### Data excerpt
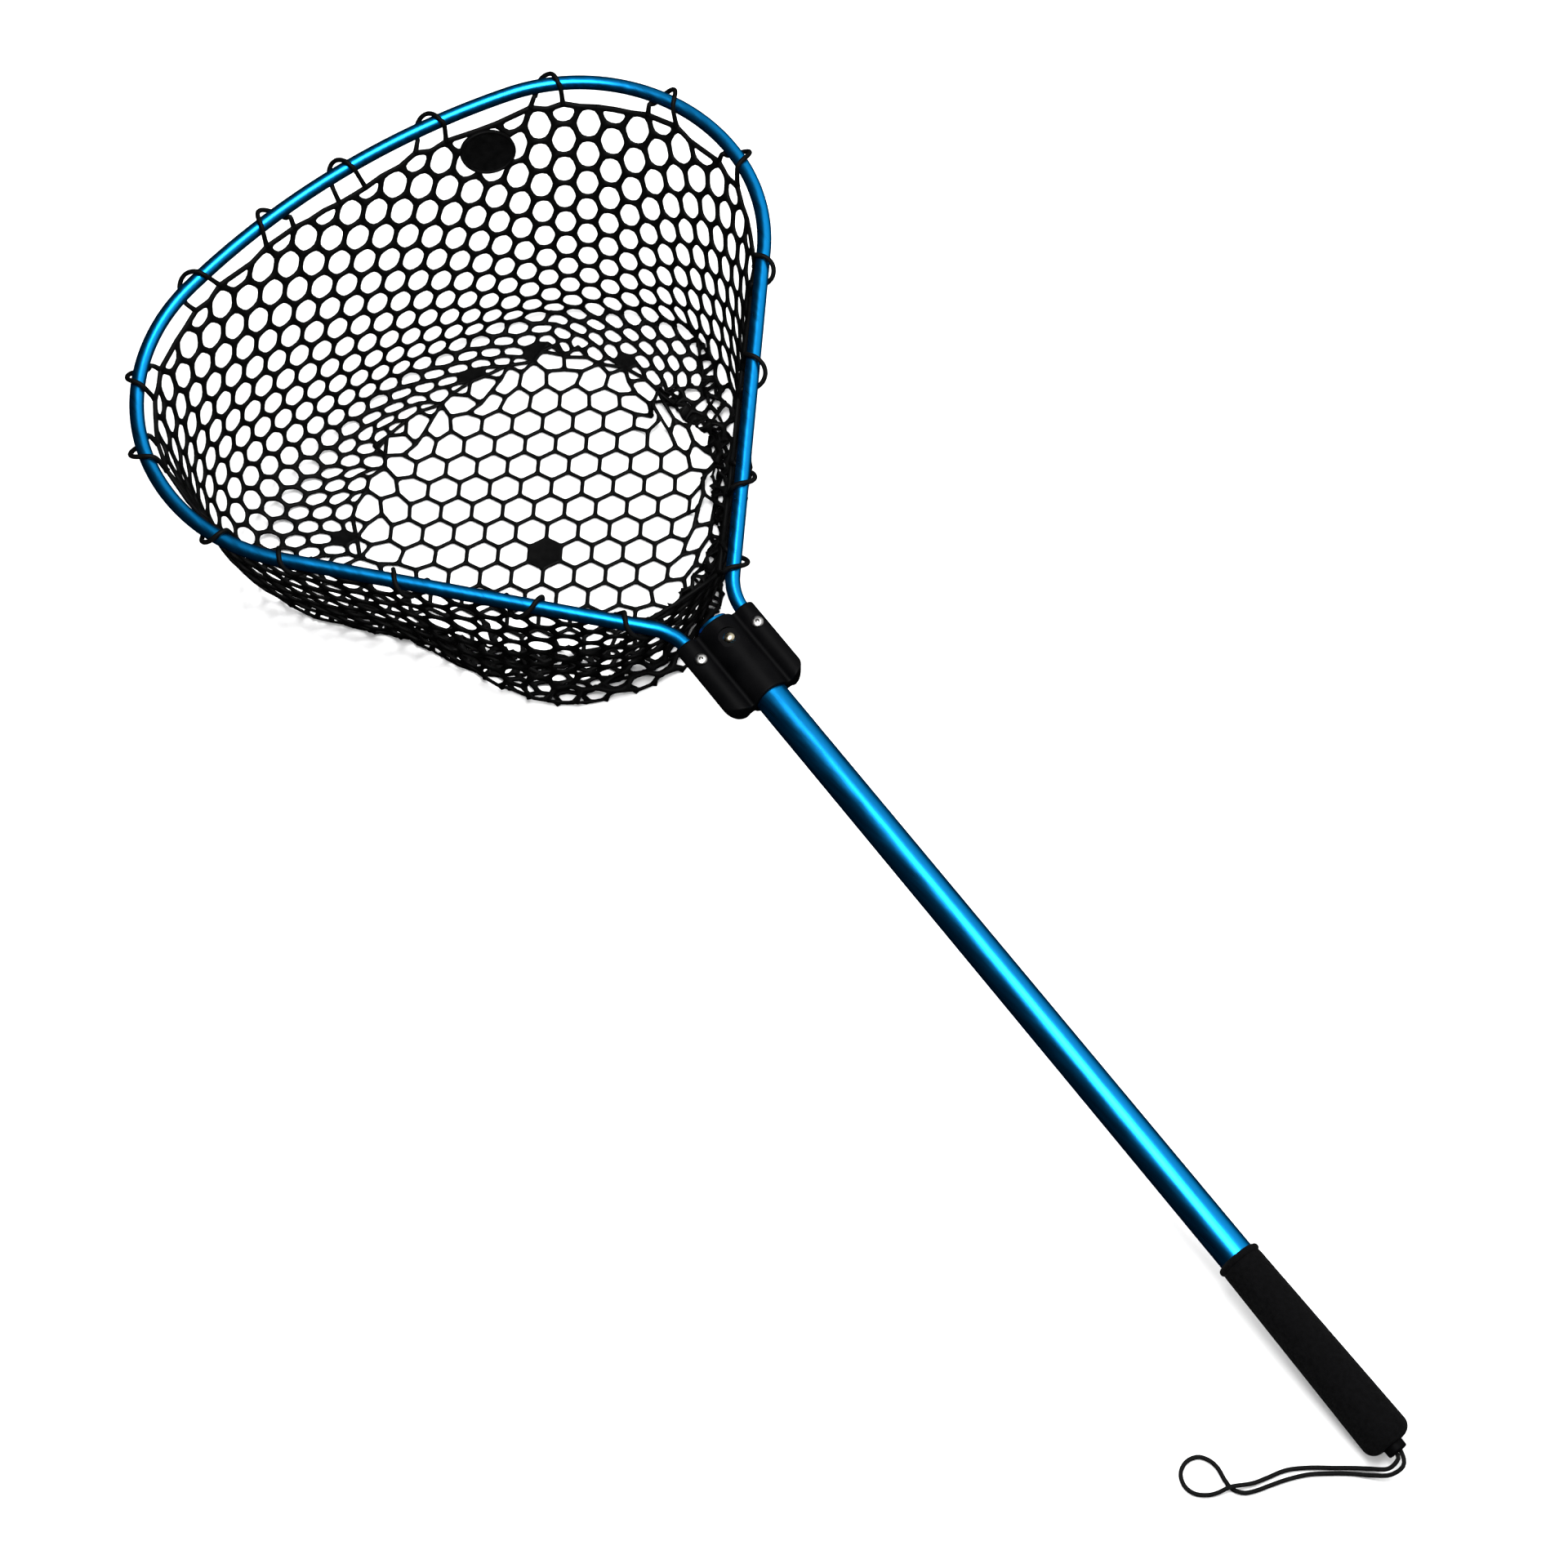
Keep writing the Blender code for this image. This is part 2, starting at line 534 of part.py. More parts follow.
def make_badge(parts):
    here = wall_point(BADGE_ANGLE, BADGE_DOWN)
    across = wall_point(BADGE_ANGLE + 0.02, BADGE_DOWN) - here
    lower = wall_point(BADGE_ANGLE, BADGE_DOWN + 0.02) - here
    normal = across.cross(lower).normalized()
    if normal.dot(Vector((PANEL_X, 0.0, here.z)) - here) < 0:
        normal = -normal
    near = here + normal * (WALL_T / 2 + BADGE_CLEAR)
    badge = cylinder("net_badge", BADGE_R, near, near + normal * BADGE_T, 32)
    finish(badge, parts, None, "net_rubber")


def make_loops(parts, plane):
    """Closed strands of the net's edge, each round the hoop tube and hanging a little under it."""
    line = np.array(hoop_line())
    along = np.concatenate([[0.0], np.cumsum(np.linalg.norm(np.diff(line, axis=0), axis=1))])
    for number, share in enumerate(LOOP_AT, start=1):
        here, ahead = [np.array([np.interp(s, along, line[:, axis]) for axis in (0, 1)])
                       for s in (share * along[-1], share * along[-1] + 0.004)]
        tangent = Vector((*(ahead - here), 0.0)).normalized()
        normal = tangent.cross(Vector((0.0, 0.0, 1.0)))
        across = normal * math.cos(LOOP_TWIST) + tangent * math.sin(LOOP_TWIST)
        over = HOOP_R + LOOP_CORD_R + 2 * GAP
        data = bpy.data.curves.new("net_loop", "CURVE")
        data.dimensions = "3D"
        data.bevel_depth = LOOP_CORD_R
        data.bevel_resolution = 1
        spline = data.splines.new("POLY")
        steps = 16
        spline.points.add(steps - 1)
        spline.use_cyclic_u = True
        for k, point in enumerate(spline.points):
            angle = 2 * math.pi * (k + 0.5) / steps
            height = math.sin(angle) * (over * 1.06 if angle < math.pi else LOOP_DROP)
            sideways = across * (math.cos(angle) * over / math.cos(LOOP_TWIST) * 1.06)
            point.co = (here[0] + sideways.x, here[1] + sideways.y, height, 1.0)
        finish(bpy.data.objects.new(f"net_loop_{number:02d}", data), parts, plane, "net_rubber")


def main():
    clear_scene()
    parts = new_collection("landing_net")
    helpers = new_collection("cutters", hidden=True)
    plane = bpy.data.objects.new("hoop_and_handle_plane", None)
    finish(plane, parts)
    plane.location = (YOKE_X, 0.0, yoke_z())
    plane.rotation_euler = (0.0, TILT, 0.0)
    button_axis = finish(bpy.data.objects.new("button_axis", None), parts, plane)
    button_axis.location = (FASTENER_X, 0.0, 0.0)

    make_hoop(parts, helpers, plane)
    make_yoke(parts, helpers, plane)
    make_rivet(parts, plane, "right", LEG_Y)
    make_rivet(parts, plane, "left", -LEG_Y)
    make_handle(parts, helpers, plane)
    make_button(parts, button_axis, plane)
    make_lanyard(parts, plane)
    make_wall(parts)
    make_panel(parts)
    make_badge(parts)
    make_loops(parts, plane)


main()
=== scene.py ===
"""Looks of the landing net: a draped bag of rubber hexagons, anodised tubes, moulded yoke and foam grip.

Everything is placed from the same driving dimensions as the CAD, in metres, with +Z up. The hoop and the
handle lie in one tilted plane: a point in the plane's own axes (X along the handle to the butt, Z out of the
hoop) becomes a point in the row frame through to_world().
"""

import math

import bmesh
import bpy
import numpy as np
from mathutils import Matrix, Vector


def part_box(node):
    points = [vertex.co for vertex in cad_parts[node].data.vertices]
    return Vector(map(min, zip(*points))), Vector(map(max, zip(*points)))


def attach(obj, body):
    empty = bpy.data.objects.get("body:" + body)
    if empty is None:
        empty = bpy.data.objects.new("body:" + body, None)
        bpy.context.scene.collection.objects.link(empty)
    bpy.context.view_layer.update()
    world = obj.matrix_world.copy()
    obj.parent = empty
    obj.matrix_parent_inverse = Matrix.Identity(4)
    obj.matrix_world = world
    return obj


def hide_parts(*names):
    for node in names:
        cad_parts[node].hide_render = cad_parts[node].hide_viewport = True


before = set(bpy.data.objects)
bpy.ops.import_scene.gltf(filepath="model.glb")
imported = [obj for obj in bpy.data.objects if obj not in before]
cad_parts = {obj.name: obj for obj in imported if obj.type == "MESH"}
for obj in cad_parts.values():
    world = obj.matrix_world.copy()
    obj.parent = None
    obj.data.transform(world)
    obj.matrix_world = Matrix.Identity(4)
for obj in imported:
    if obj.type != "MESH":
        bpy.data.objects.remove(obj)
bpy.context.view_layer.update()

# Pose of the hoop and handle plane
TILT = math.radians(9.5)
YOKE_X = 0.300
YOKE_Z = 0.13512
GAP = 0.0003

# Hoop: tube and outline, one half, in the plane's axes
HOOP_R = 0.00555
HOOP_TIP_X = -0.5132
HOOP_FAR_R = 0.6044
HOOP_CORNER_R = 0.1452
HOOP_LEG_ANGLE = math.radians(41.4)
HOOP_LEG_APEX_X = -0.0072
HOOP_BEND_R = 0.045
LEG_Y = 0.0252
LEG_END_X = 0.030

# Yoke
YOKE_FRONT_X = -0.0215
YOKE_REAR_X = 0.0475
YOKE_HALF_Y = 0.0345
YOKE_BARREL_R = 0.0157
YOKE_BOSS_R = 0.0089
YOKE_WEB_Z = 0.0050
YOKE_CORNER_R = 0.016
YOKE_NOSE_R = 0.003
YOKE_OVER = 0.006
YOKE_CUT_TOP_Z = 0.03
YOKE_VOXEL = 0.0007

# Handle, grip and butt
HANDLE_R = 0.0127
HANDLE_WALL = 0.0013
HANDLE_FRONT_X = -0.0245
HANDLE_REAR_X = 0.7120
GRIP_FRONT_X = 0.5645
GRIP_REAR_X = 0.7220
GRIP_FRONT_R = 0.0149
GRIP_REAR_R = 0.0175
GRIP_ROUND_R = 0.0085
GRIP_ROLL_R = 0.0026
GRIP_ROLL_X = 0.0030
GRIP_ROLL_LENGTH = 0.0070
GRIP_WALL_X = 0.7160
NUB_R = 0.0072
NUB_END_X = 0.7280
CORD_HOLE_R = 0.0036
BUTT_FLANGE_R = 0.0125
BUTT_FLANGE_T = 0.0030
BUTT_PLUG_FRONT_X = 0.6900
BUTT_PLUG_BORE_R = 0.0085
BUTT_PLUG_WALL_X = 0.7060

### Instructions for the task
Extract and reproduce exactly the lines opening with the line containing "obj.matrix_world = Matrix.Identity(4)" and closing with the line containing "GAP = 0.0003", inclusive.

### Output for this exercise
    obj.matrix_world = Matrix.Identity(4)
for obj in imported:
    if obj.type != "MESH":
        bpy.data.objects.remove(obj)
bpy.context.view_layer.update()

# Pose of the hoop and handle plane
TILT = math.radians(9.5)
YOKE_X = 0.300
YOKE_Z = 0.13512
GAP = 0.0003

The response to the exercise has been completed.